Jejuriker and Krishnan are also looking more carefully at ways to better measure logistics cost and risk. While the company calculates total costs through its IT functions, Jejuriker admits that the company currently has better visibility at the plant level than it does across its wider network. The goal, he says, is to make logistics a directly attributable cost to a specific vehicle. While for outbound this is fairly straightforward – costs can be seen per vehicle moved – for inbound it is more difficult because of the amount of material and transport shared across different models.

“We are trying to evolve cost management to a better level of finesse,” says Jejuriker. “For example, we want to be able to determine the implication for freight costs of turnaround time for loading a truck.

“There are many hidden costs in logistics and we want to understand them more carefully and then share them with the transporters,” he adds.

According to Krishnan, this level of analysis is going to be used to help transporters improve service as well. M&M is studying ways to balance its supply and production better across its plants in different locations in India to create a more balanced network of regional production.

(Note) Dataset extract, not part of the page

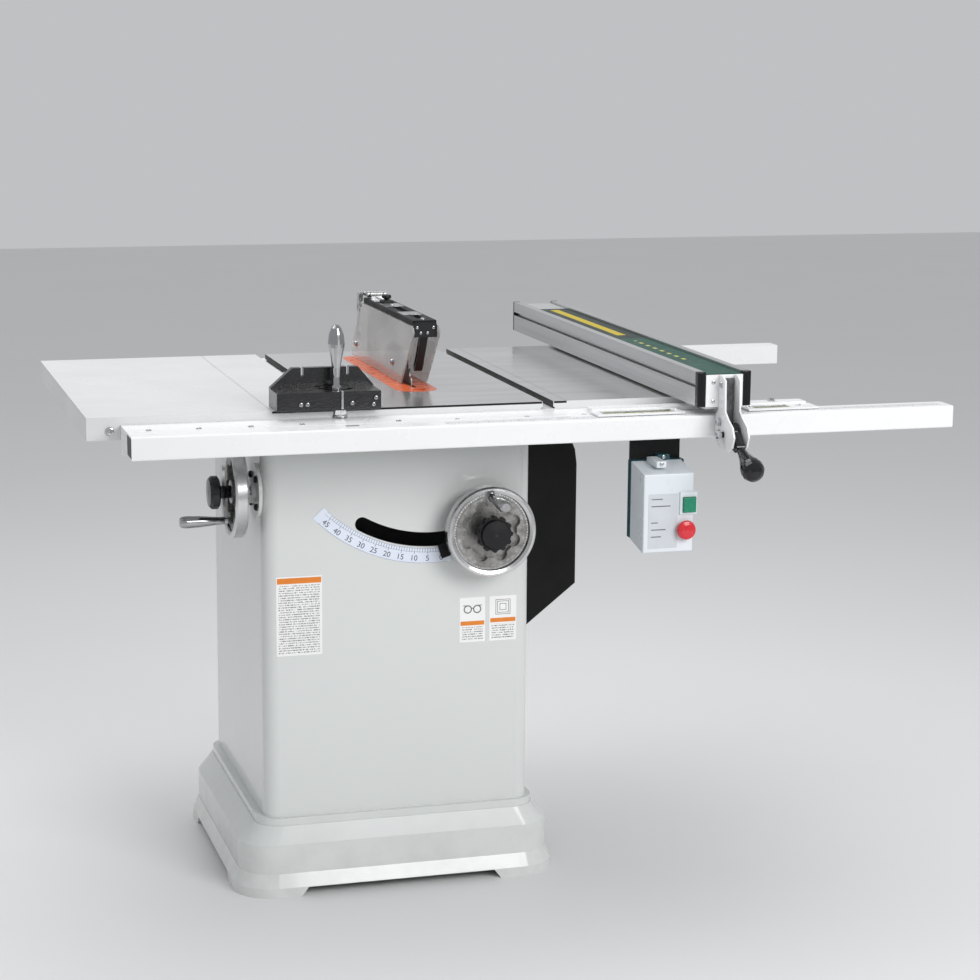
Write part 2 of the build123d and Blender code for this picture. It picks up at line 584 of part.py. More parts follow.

“In this way we can ensure that a logistics provider’s return load is guaranteed, and it will make it more interesting for the LSP to provide a dedicated vehicle for our services,” he says.

Taking such an approach to logistics cost and trade lanes is certain to benefit M&M, particularly in the long run, as the company and its competitors build more cars in India. And by targeting better customer satisfaction with its logistics, and concentrating responsibility right at the top of management with Jejuriker, M&M should be able to call supply chain management whatever it likes.